21 gennaio 2019

Francia e Germania riscrivono i loro rapporti. L’Italia sovranista neanche se ne accorge

Ecco l’Europa a due velocità di cui si parlava quando ancora si poteva ragionare sullo sviluppo dell’Unione. Parigi e Berlino sono passati dalle parole ai fatti.

Ricordate quando in questo Paese si poteva ancora parlare, con una parvenza di serietà, del futuro dell’Europa? Era il tempo in cui Emmanuel Macron si era messo in testa di riformare l’Unione, in cui Angela Merkel aprì all’idea dell’Europa a due velocità. Maggiore integrazione e maggiori opportunità per chi era disposto a guardare avanti, gli altri fermi al palo, ostaggio dei loro nazionalismi. All’epoca l’obiettivo di questa offensiva erano gli egoismi del gruppo di Visegrad. La Brexit non era ancora diventata il disastro che è oggi e l’Italia era governata da Paolo Gentiloni, che aderì con entusiasmo agli appelli di Macron e Merkel.

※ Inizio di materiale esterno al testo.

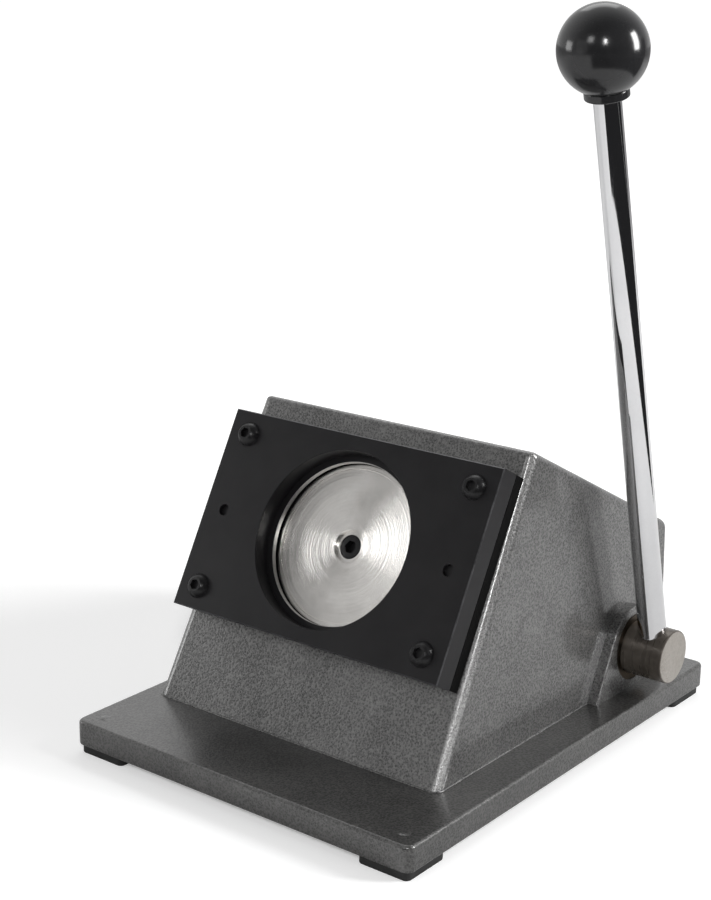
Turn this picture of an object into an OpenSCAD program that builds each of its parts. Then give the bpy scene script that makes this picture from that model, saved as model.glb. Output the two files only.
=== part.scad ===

E’ passato poco più di un anno, in realtà sembra un’era geologica fa. L’unico governo che si autodefinisce orgogliosamente sovranista e populista dell’Europa occidentale, ha scavato un fosso profondissimo nei rapporti con gli alleati storici, proprio a partire da Francia e Germania, inscenando da subito uno scontro senza precedenti con presidente della Repubblica francese e con le istituzioni europee. Con il solo risultato di risvegliare antichi pregiudizi nei confronti dei governanti italiani, tanto da spingere la Cancelliera a far sapere al presidente Mattarella che lei “parla con Conte e non con i suoi ministri”. Come darle torto.

E così, nel disinteresse generale, Francia e Germania sono andate avanti. Eccome se sono andate avanti. E martedì prossimo ad Aachen (la vecchia Aquisgrana) firmeranno il nuovo trattato franco-tedesco, che (quello sì, altro che gli estemporanei spottoni di distrazione di massa dei grillo-leghisti) sarà qualcosa di storico. L’Italia? Non pervenuta, nonostante il suo ruolo di Paese fondatore dell’Unione. D’altronde, con Di Maio che liscia il pelo ai gilet gialli e Salvini che flirta con i leader liberticidi di Polonia e Ungheria, non c’era d’aspettarsi nulla di diverso.

Ma cosa ci sarà scritto in questo trattato che cambierà per sempre i rapporti tra Francia e Germania, sconvolgendo gli equilibri diplomatici? Sette capitoli, 28 articoli, in cui vengono definite le regole “per la cooperazione e l’integrazione franco-tedesca”, che in parte si richiamano al Trattato dell’Eliseo del 1963, “che ha largamente contribuito alla riconciliazione storica tra Francia e Germania”. La parte più clamorosa è quella in cui (alla fine dell’articolo 8) si scrive, nero su bianco, che “l’ammissione della Repubblica federale di Germania come membro permanente del Consiglio di sicurezza delle Nazioni Unite è una priorità della diplomazia franco-tedesca”. Un passaggio epocale, che, per la prima volta, si propone di andare oltre gli equilibri post-bellici del Consiglio di Sicurezza (cosa non esattamente gradita dalle parti di Washington).

Il nuovo Trattato, poi, sancisce la convergenza tra Francia e Germania in “politica estera, difesa, sicurezza interna ed esterna, diplomazia, giustizia, politica energetica, ricerca, esportazione di armamenti”. E poi ancora, la creazione di un “Consiglio dei ministri franco-tedesco”, di un “consiglio franco-tedesco di difesa e sicurezza” e di un “consiglio franco-tedesco di esperti economici”. Addirittura “un membro del governo di uno dei due Stati prende parte, almeno una volta a trimestre e in alternanza, ai consigli dei ministri dell’altro Stato”.

Il governo italiano, troppo preso da decretoni-patacca e passerelle mediatiche, forse non si è neppure accorto di ciò che sta per succedere oltre le tanto amate frontiere. Non v’è dubbio che, quando lo farà, partirà un fuoco di fila contro il famigerato asse franco-tedesco, linea già anticipata da alcuni giornali con smania di scalare le classifiche di gradimento nel cuore dei sovranisti nostrani. Sarà invece un’altra occasione persa, perché quello tra Francia e Germania potrebbe essere un accordo pilota su cui installare l’Europa a due velocità. E invece, con gli “statisti” che ci ritroviamo, finirà per spingere il nostro Paese verso lidi finora inesplorati, aiutandolo nella rapida trasformazione da potenziale leader del Mediterraneo a piccola provincia, sempre più invaghita del mito dei vari Putin, Orban e Kaczinsky.